Cet appareil, appelé aussi agitateur ou batteur de lessive, fonctionnait comme une pompe ou une ventouse,
il provoquait un brassage du linge tout en injectant de l’air dans la lessive. L’action de pousser le manche
en bois vers le bas expulsait l’eau savonneuse sous pression. L’immersion répétée de l’appareil dans la
lessiveuse permettait ainsi de brasser vigoureusement l’eau.



De retour à la maison, le linge était accroché dans le jardin, aux fils d’un étendoir, au moyen de pinces à linge dont le premier modèle ne comportait pas de ressort. Quand le temps était pluvieux, ma mère étendait son linge dans la partie supérieure du grenier dont une fenêtre était ouverte pour avoir un léger courant d’air. Une partie était aussi mise à sécher au-dessus de la cuisinière, accrochée aux branches d’un séchoir fixé au mur.


     


Pince à linge.





La maison lorraine d’Oberdorff


Les grandes pièces de linge, comme les nappes, les draps ne pouvaient pas être lavées dans les lessiveuses. On ne changeait pas souvent les draps et les nappes et l’on se contentait de faire une grande lessive annuelle dans un baquet en bois, au moyen de cendres de bois..

Le lavoir de Kalhausen, " ’s Wéschhuss"

En octobre 1884 est soulevé le problème de réparation de la fontaine du "Wélschebèèrsch" et de l’insuffisance de l’approvisionnement en eau du village.
En effet, les quelques fontaines (place du village, "Guggelsbèèrsch" et "Wélschebèèrsch") ne suffisaient pas à satisfaire les besoins. Il a été suggéré d’amener l’eau de la fontaine du "Bruch" au village, fontaine qui dispose de la plus grande quantité d’eau, et de créer ainsi une fontaine principale.


Les plans sont prêts en mai 1905 et les crédits votés (3000 marks de subvention, 1000 marks prévus au budget et 5000 marks d’emprunt sur 11 ans).
En mars 1907 sont acquis les terrains pour le lavoir et la fontaine.

C’est donc un peu avant la guerre de 14-18 que la commune de Kalhausen a fait édifier le lavoir. Je ne sais pas où les ménagères allaient rincer leur linge auparavant, certainement aux autres fontaines existant au village ou bien encore au ruisseau. Ce n’était pas pratique, puisqu’il n’y avait pas d’abri en cas de mauvais temps et le "Bàch", le ruisseau, se trouvait à 3 km du village. Peut-être prenait-on l’attelage de chevaux ou de vaches pour faire le trajet ?

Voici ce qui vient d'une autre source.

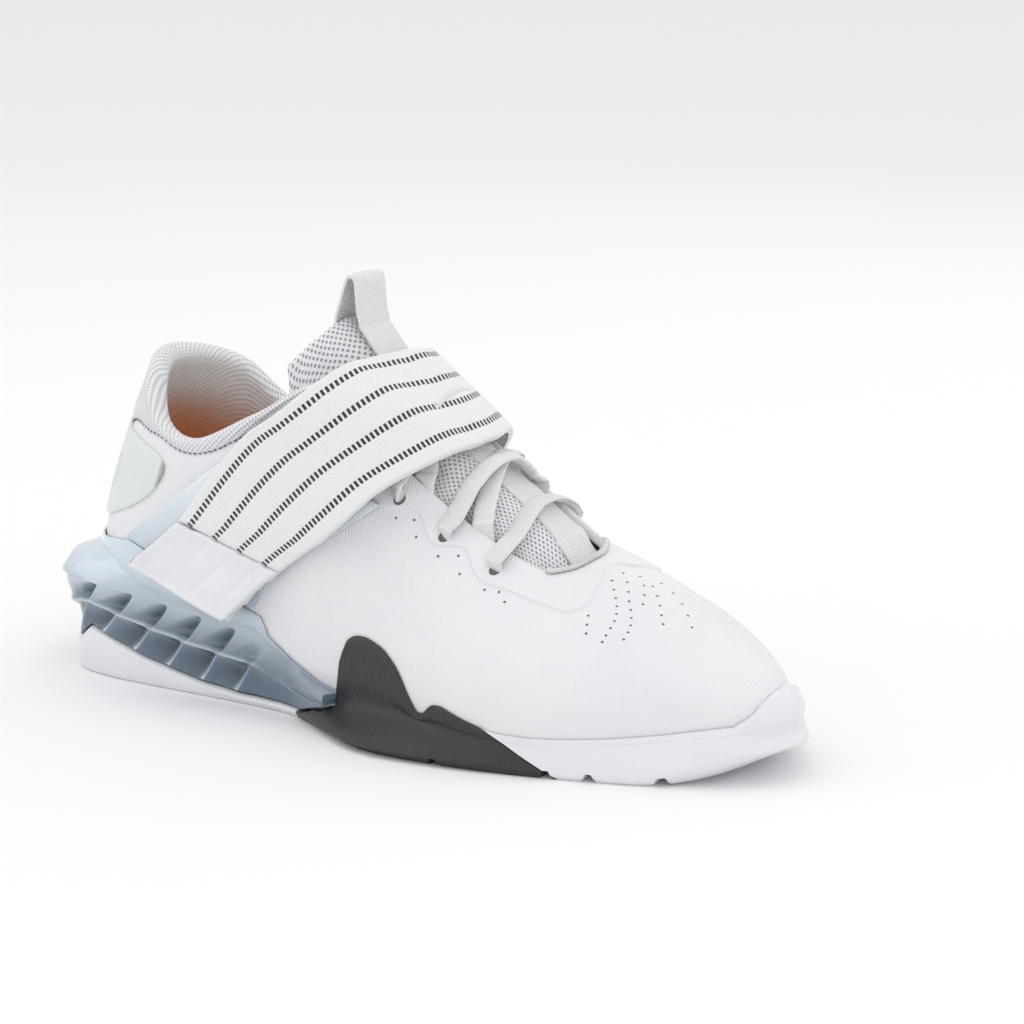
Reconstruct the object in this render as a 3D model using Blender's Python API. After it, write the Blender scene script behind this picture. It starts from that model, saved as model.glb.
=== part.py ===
"""Weightlifting shoe, right foot, standing on its sole.

The shoe is laid out from one closed surface, the outside of the last with its upper on.
Stations run round the shoe: toe tip, lateral side, heel, medial side. At each station a
smooth line climbs from the foot line, where upper and sole meet, to the opening's edge.
Soles, films, strap and tongue take their faces from that same surface.

Frame: +X to the toe, +Y to the medial side, +Z up, metres. The origin is the middle of
the heel's flat ground contact.
"""
import bpy
import bmesh
import itertools
import math
import numpy as np
from mathutils import Vector
from mathutils.bvhtree import BVHTree

# Driving sizes
LENGTH = 0.300
BALL_WIDTH = 0.100
INSTEP_HEIGHT = 0.120
HEEL_STACK = 0.031
HEEL_REST = 0.060
TOE_SPRING = 0.013
SPRING_START = 0.256
THROAT_REACH = 0.006
SPRING_CURVE = 1.8
CORE_SHARE = 0.55
CORE_DROP = 0.030

# Walls and clearances
GAP = 0.0003
SEAT_GAP = 0.0007
UPPER_WALL = 0.0022
COLLAR_PAD = 0.0045
PAD_START = 0.45
PAD_RISE = 0.35
CROWN_RISE = 0.0006
CROWN_PAD = 0.0016
OVERLAY_STEP = 0.0008
RIM_WALL = 0.0018
BUMPER_WALL = 0.0044
BUMPER_TUCK = 0.0100
HEEL_PLATE = 0.0030
FIN_WALL = 0.0030
WEDGE_LIP = 0.0040
WEDGE_INSET = 0.0005
SHELF_RISE = 0.0036
LIP_HEIGHT = 0.0060
LIP_END = 0.16
LIP_RUN = 0.10
LOBE_SWELL = 0.0015
FILM_WALL = 0.0012
INSOLE_THICKNESS = 0.0040
INSOLE_AIR = 0.0011
INSOLE_END = 0.6
TONGUE_THICKNESS = 0.0045
TONGUE_AIR = 0.0013
RIBBON_THICKNESS = 0.0008
STRAP_THICKNESS = 0.0022
STRAP_AIR = 0.0015
CAP_WALL = 0.0012
LACE_WIDTH = 0.0070
LACE_THICKNESS = 0.0016

# Lobes of the heel wedge
LOBE_PITCH = 0.0140
LOBE_DEPTH = 0.0030
LOBE_LEAN = 0.45
LOBE_END = 0.34

# Side of the forefoot sole: the floor line's inset, the edge's height and the toe's share
FLOOR_INSET = 0.0012
FLOOR_ROUND = 0.0014
TOE_BUMPER_START = 0.84
TOE_BUMPER_RUN = 0.14
WALL_TAPER = 0.35
RIM_LEAST = 0.04

# Cuts across the tread
CUT_WIDTH = 0.0030
CUT_DEPTH = 0.0030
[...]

Le lavoir de Kalhausen est bâti, comme l’école de la rue de la gare, en moellons de grès. Trois côtés du bâtiment sont fermés par des murs.
L’intérieur est constitué de trois bacs de rinçage remplis d’eau courante, ce qui constitue le trop plein de la fontaine. Le premier bac, en amont, servait à plonger le linge, à le rouler en boule, à le battre sur une large planche inclinée, pour en sortir le savon. Après l’avoir trempé et retrempé, on l’essorait à la main en le tordant. Le second bac, celui du milieu, servait, par trempage, à dissoudre les derniers restes de savon. Le dernier bac servait à un ultime trempage. A l’extérieur, du côté de la route, viennent s’accoler des abreuvoirs à bestiaux.

 

Le lavoir a rendu certainement de grands services, pendant une cinquantaine d’années, aux ménagères de Kalhausen, bien qu’il soit construit à l’écart du village et qu’une pente existe pour regagner le village.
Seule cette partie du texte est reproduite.